Worried about the publishers' bottom line in all this? Don't be. They start making profits far before a book earns out.
The Department of Justice argued that properly evaluating the negative effects of the merger required defining the affected market as author advances over $250,000; it was that section of the market, constituting the type of books that may get custom merch rollouts on debut, that the government alleged Penguin Random House Simon & Schuster (or whatever the Frankensteined creation would call itself) would dominate. Conversely, the publishers insisted that the DOJ had invented this category exclusively to prove its point. Wisely, Judge Pan found that the publishers displayed "excessive concern" with where the government wanted to set its threshold (i.e., the government set it either too high or too low), as opposed to fighting against the concept of anticipated top-selling books itself.
In focusing on highly paid authors, the DOJ bucked a typical antitrust trend. Many merger cases focus on resulting harms to consumers — typically higher prices. But experts believed that this merger would have been unlikely to raise the already high price of books. Focusing on author compensation allowed the DOJ to circumvent this problem. The government argued that authors would pocket smaller advances with only four publishers bidding on highly sought-after books instead of five. To prove its point, the DOJ had none other than Stephen King testify on its behalf (and, because he's Stephen King, the publishers declined to cross-examine him, with one lawyer suggesting maybe they could instead grab coffee sometime).
Despite the courtroom drama and the clever lawyering, there's something odd about the DOJ's position — Stephen King, and other authors of his caliber, aren't exactly helpless. The publishers seized on this weakness, arguing that these authors are "the elite of the elite" and the "least in need of protection by the antitrust laws." In fact, at trial the publishers advanced their own narrative in which they themselves could be the victims of larger economic forces. The publishers touted their fears that blocking this merger might lead Paramount Global to sell Simon & Schuster to the financial bogeyman: private equity. Such an acquisition, they warned, could well result in Simon & Schuster being loaded with debt and gutted. Keeping her eyes on the ball, Judge Pan noted that such considerations were beyond the case immediately in front of her.

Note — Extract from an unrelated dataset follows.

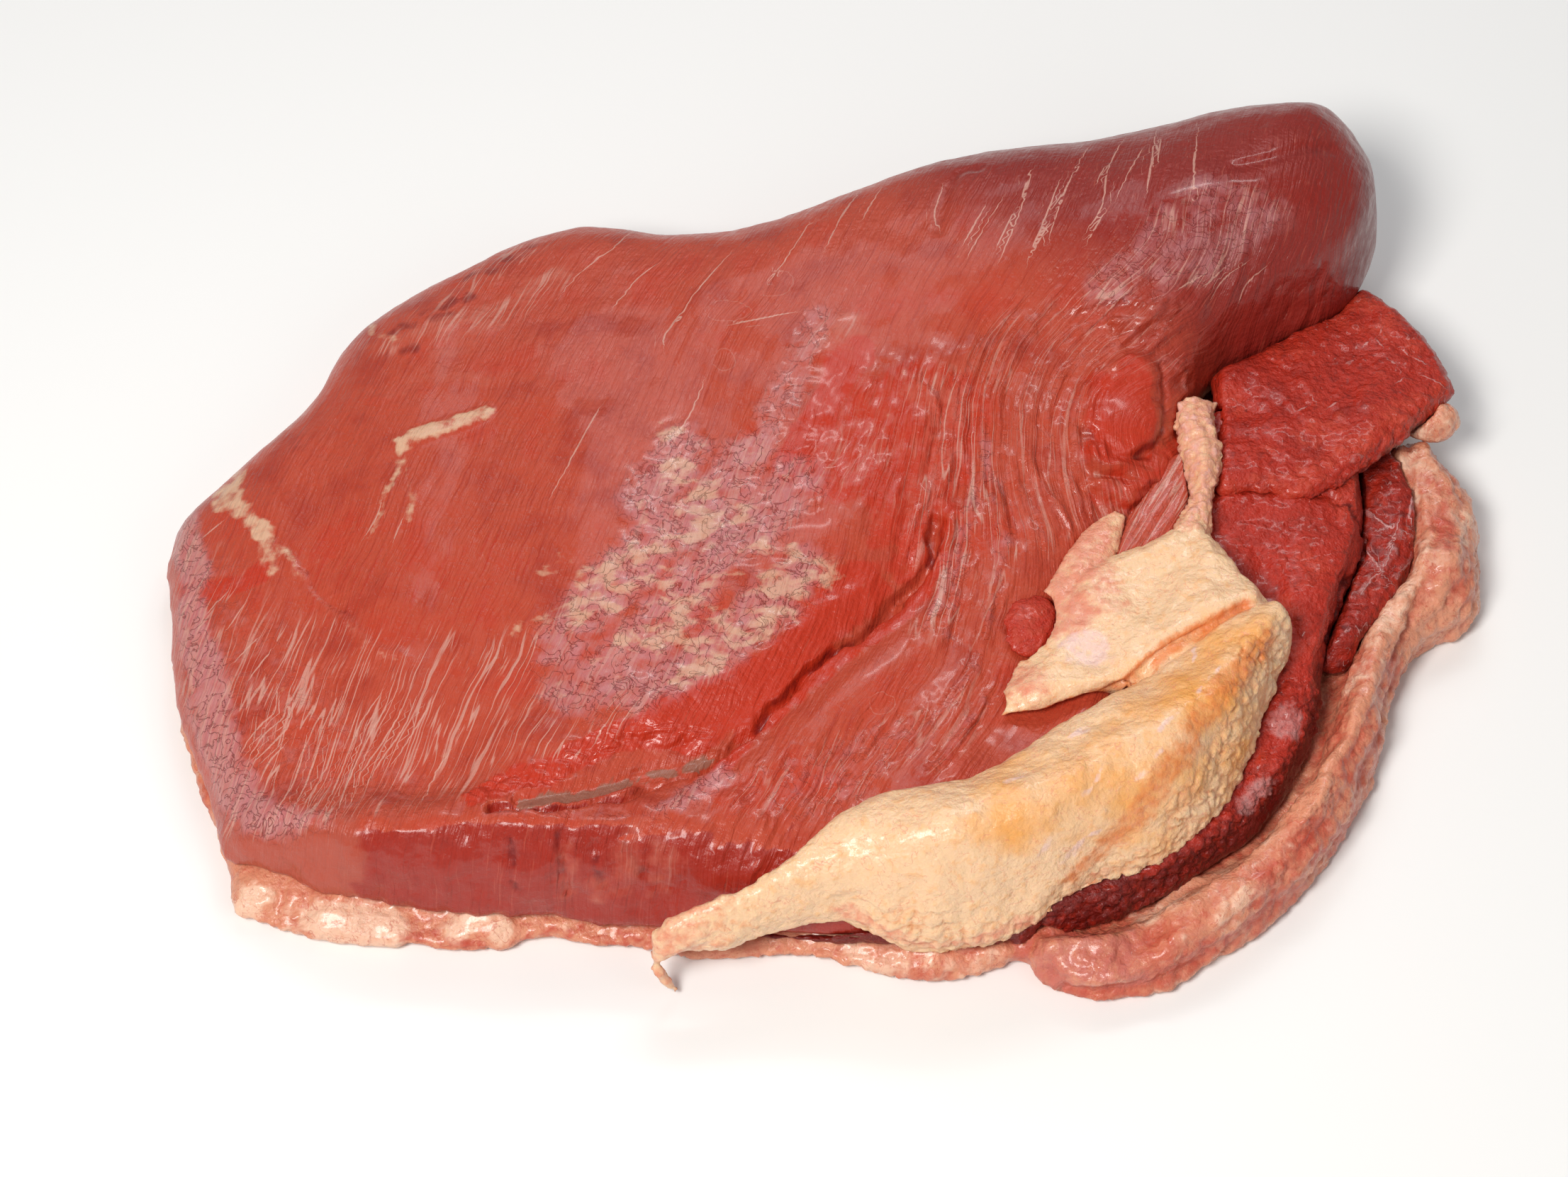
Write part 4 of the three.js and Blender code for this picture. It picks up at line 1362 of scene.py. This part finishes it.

The government's focus on highly paid authors is what sets this case apart from previous cases. As Judge Pan wrote in her opinion, much of the government's case "sounds in 'monopsony,' a market condition where a buyer with too much market power can lower prices or otherwise harm sellers." While less common, monopsony cases aren't new to antitrust. Neither are cases focused on luxury markets. But what is new is a monopsony case focused on the highest-paid sellers. The closest analogue available for Judge Pan to cite was a case about two regional California movie theater chains, in which one chain amassed market power for "industry anticipated top-grossing films." While the parallel between that market and a market of publisher-anticipated top-selling books is clear, the dynamic of whom would be harmed in the government's publishing theory (i.e., rich authors, as opposed to the other movie chain) is novel.

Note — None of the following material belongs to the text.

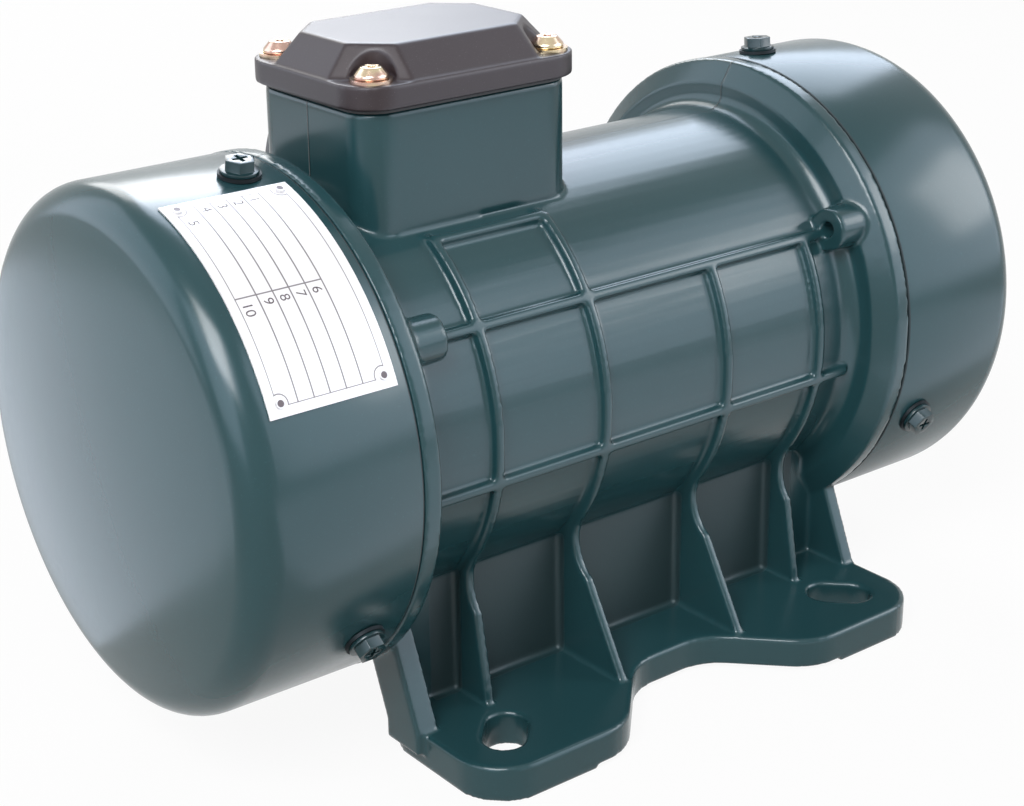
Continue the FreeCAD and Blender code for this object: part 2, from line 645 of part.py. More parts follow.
def motor_housing():
    grown = [barrel(), foot_plate(), pedestal()]
    grown += [leg(side, across) for side in (-1, 1) for across in (-1, 1)]
    for number, (pitch, foot, top) in enumerate((
            ("-rib_outer_pitch", "rib_outer_foot", "rib_crown"), ("-rib_inner_pitch", "rib_inner_foot", "rib_crown"),
            ("rib_inner_pitch", "rib_inner_foot", "rib_top"), ("rib_outer_pitch", "rib_outer_foot", "rib_top")), 1):
        grown.append(rib(number, pitch, foot, top))
    far = "(flange_inner - boss_length / 2)"
    first_rib = "(foot_centre - rib_outer_pitch)"
    for angle in ("rib_top", "rib_low"):
        grown.append(long_rib(f"-{far}", far, angle))
        grown.append(long_rib(f"-{far}", far, f"(180 - {angle})"))
    for angle in ("rib_crown", "(180 - rib_crown)"):
        grown.append(long_rib(first_rib, "(foot_centre - rib_inner_pitch)", angle))
    holes = []
    for name, side in SIDES:
        for angle in BOSS_ANGLES:
            grown.append(bar("boss_radius", "flange_inner - boss_length", FLANGE_FACE, side, "boss_circle", angle))
            holes.append(bar("shield_thread + joint_gap", "flange_inner - boss_length - 1", f"{FLANGE_FACE} + 1",
                             side, "boss_circle", angle))
        holes.append(disc(SEAT_RADIUS, FLANGE_FACE, f"{FLANGE_FACE} + boss_length", side))
    grown.append(over_box(rounded_block("box_shell", "box_half_x", "box_half_y", "box_round", "box_base", "box_top")))
    neck = rounded_block("box_neck_shell", "box_half_x - box_neck", "box_half_y - box_neck", "box_round - box_neck",
                         "axis_height + bore_radius / 2", "box_base")
    grown.append(over_box(neck))
    inside = over_box(rounded_block("box_inside", "box_half_x - box_wall", "box_half_y - box_wall",
                                    "box_round - box_wall", "box_floor", "box_top + 1"))
    pillars = at_lid_screws(lambda x, y: cylinder("lid_pillar", "box_top - box_floor + 1", x, y, "box_floor"))
    pilots = at_lid_screws(lambda x, y: cylinder("lid_thread + joint_gap", "lid_screw_length",
                                                 x, y, "box_top - lid_screw_length + lid_rim"))
    for sx in (-1, 1):
        for sy in (-1, 1):
            holes += slot(sx, sy)
    holes.append(box("2 * pad_reach", "2 * foot_half_width", "pad_height", "foot_centre - pad_reach",
                     "-foot_half_width", "0"))
    holes += [underside_core(), disc("bore_radius", f"-{FLANGE_FACE} - 1", f"{FLANGE_FACE} + 1"), *pilots,
              cylinder("lid_thread * 2", "box_floor - axis_height - bore_radius / 2",
                       "box_centre - box_half_x / 1.4", 0, "axis_height + bore_radius / 2"),
              cylinder("gland_thread + joint_gap", "box_wall + 2", "box_centre", f"{REAR_WALL} - box_wall - 1",
                       GLAND_HEIGHT, ALONG_Y)]
    return node(cut(fuse(*grown), cut(inside, *pillars), *holes), "motor_housing")


# End shields, covers and their screws -------------------------------------------

def screw_angles(name):
    return [f"{name}_screw_{spot}" for spot in ("top", "front", "rear")]


def end_shield(name, side):
    """Disc with spigot, bearing hub and the ring that the cover slips over."""
    start = f"({FLANGE_FACE} + joint_gap)"
    hub_in = "(bearing_start - joint_gap)"
    seat_end = "(bearing_start + bearing_width + joint_gap)"
    ring_end = f"({SHIELD_FACE} + skirt_length)"
    spigot_in = f"({start} - spigot_length)"
    corners = [(hub_in, "bearing_radius + joint_gap"), (hub_in, "hub_radius"), (start, "hub_radius"),
               (start, f"{BORE_FIT} - spigot_wall"), (spigot_in, f"{BORE_FIT} - spigot_wall"),
               (spigot_in, BORE_FIT), (start, BORE_FIT), (start, "skirt_radius"), (ring_end, "skirt_radius"),
               (ring_end, "skirt_radius - skirt_wall"), (WEB_FACE, "skirt_radius - skirt_wall"),
               (WEB_FACE, "hub_radius"), (f"{seat_end} + hub_lip", "hub_radius"),
               (f"{seat_end} + hub_lip", "lip_radius"), (seat_end, "lip_radius"),
               (seat_end, "bearing_radius + joint_gap")]
    disc_body = turned(f"{name}_shield_disc", sided(side, corners))
    across = f"{side} * cover_screw_x"
    bosses = [spoke("screw_boss", "screw_boss_depth", "skirt_radius - skirt_wall / 2", across, angle)
              for angle in screw_angles(name)]
    holes = [spoke("cover_thread + joint_gap", "screw_boss_depth - 1", "skirt_radius + 1", across, angle)
             for angle in screw_angles(name)]
    holes += [bar("shield_thread + joint_gap", f"{start} - 1", f"{WEB_FACE} + 1", side, "boss_circle", angle)
              for angle in BOSS_ANGLES]
    return node(cut(fuse(disc_body, *bosses), *holes), f"{name}_end_shield")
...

Monopsony cases — where a buyer has too much market power — aren't new to antitrust law. Neither are cases focused on luxury markets. But what is new is a monopsony case focused on the highest-paid sellers, such as Stephen King.

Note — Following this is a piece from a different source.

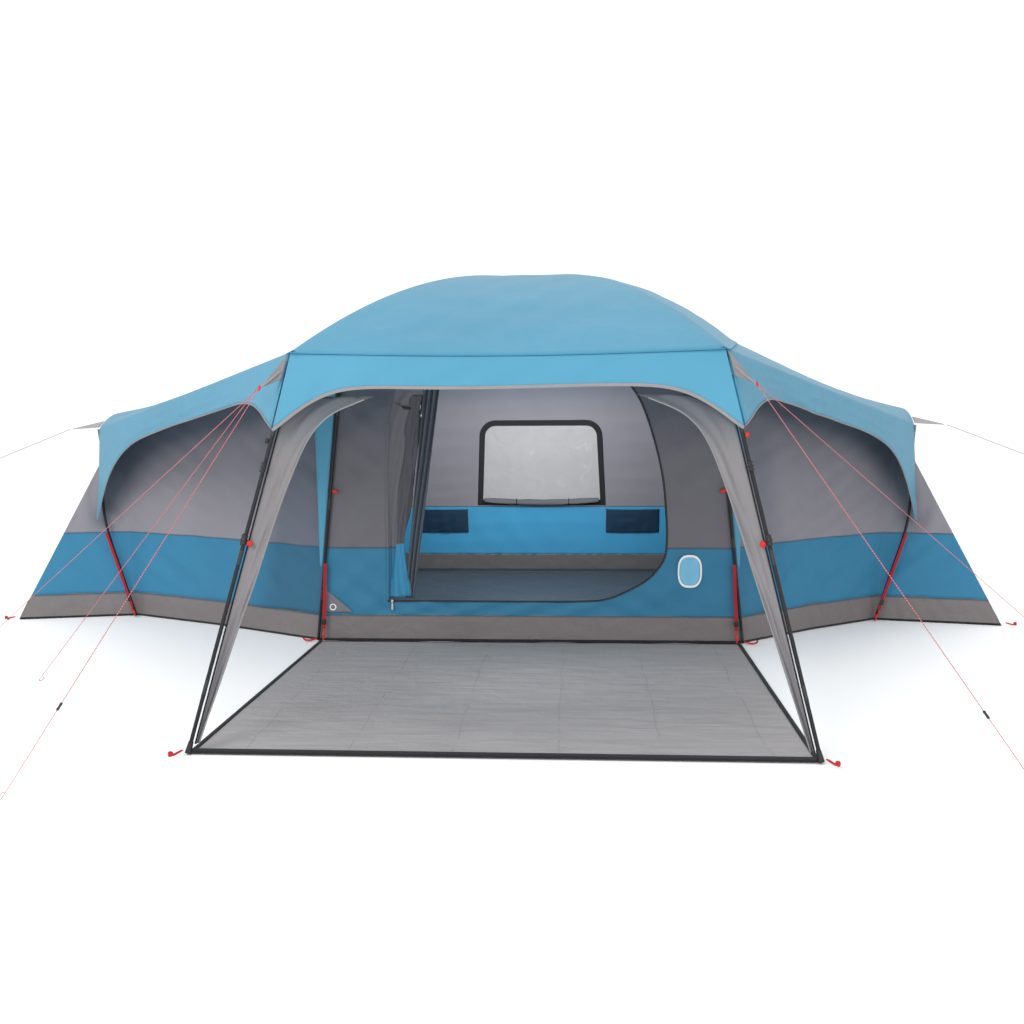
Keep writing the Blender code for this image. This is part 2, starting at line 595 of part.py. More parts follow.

There's a parallel between this strategy and the strategy pursued by a coalition of state attorneys general (AGs) in their antitrust suit against Google. In that case, the state AGs alleged that Google uses its monopoly power in the online advertising market to extract higher fees from both the sellers of ads and the sellers of advertising space. (Feel free to melt your brain attempting to understand the byzantine system of ad tech that Texas maps out in its complaint.) But the crux of the argument isn't so hard to follow — because it faces virtually no competition, Google is able to wring more money out of both advertisers and the companies that receive money from those advertisers to display their ads.
Like highly-paid authors, large publications like ESPN.com and large advertisers like Ford are not the most sympathetic victims. Things are even worse when the victims are ad exchange companies with names unknown to the public. Aware of these potential limits to public and judicial empathy, both lawsuits connect the harms alleged here to consumer welfare. The DOJ alleges that a smaller publishing world would lead to fewer and less diverse titles available for the reading public to consume. Similarly, the state AGs allege that Google's siphoning of advertising money leads to fewer profitable online outlets and less relevant ads to consumers.
But reading the legal materials, it's hard not to feel that these arguments are afterthoughts; consumer welfare occupied two out of 160 pages of the DOJ's brief and three out of 130 pages of the state AGs' brief. And in truth, they are afterthoughts. What's really going on here is a fight against consolidation. The government believes that consumers will benefit if it wins this fight, but not in a way that legal analysis is well-suited to evaluate. This tension leaked into every aspect of the publishing trial. On the witness stand, Stephen King testified that the average full-time writer in 2018 earned an income below the federal poverty line. From the point of view of a trial about authors getting paid advances over $250,000, this statement is irrelevant. Yet it reveals why the government and King are in the courtroom at all.
President Biden has said he wants to prevent "bad mergers that lead to mass layoffs, higher prices, [and] fewer options for workers and consumers alike." Mergers are often followed by layoffs, which often disproportionately affect people of color. Experts worried that the merger of Simon & Schuster and Penguin Random House would lead to fewer writers, agents and editors of color working — in an industry that's already 76% white. Their fears are rooted in the existing disparity in author advances for white authors and authors of color, and the notion that having fewer decisionmakers will result in fewer non-white authors being published.
Yet the dominance of economic analysis in the antitrust legal system means that the government's best approach to fighting this merger was to focus on Stephen King's bottom line. To the extent that this is what the law demands, the government can and must continue to advance these clever arguments. While Penguin Random House had the appetite to appeal, Paramount did not. The conglomerate's decision to abandon the deal demonstrates how the government can turn these massive mergers into a massive headache when it has the legal tools to win. As reformers consider what types of changes we can make to live in a society further from AOL-Time Warner-Pepsico-Viacom-Halliburton-Skynet-Toyota-Trader Joe's than closer to it, they must take their cues from Judge Pan. Even as her opinion swelled with data from economic models and simulations, it never lost sight of the bigger picture: Economic analysis is an analytical tool, not the ultimate referee of the antitrust world.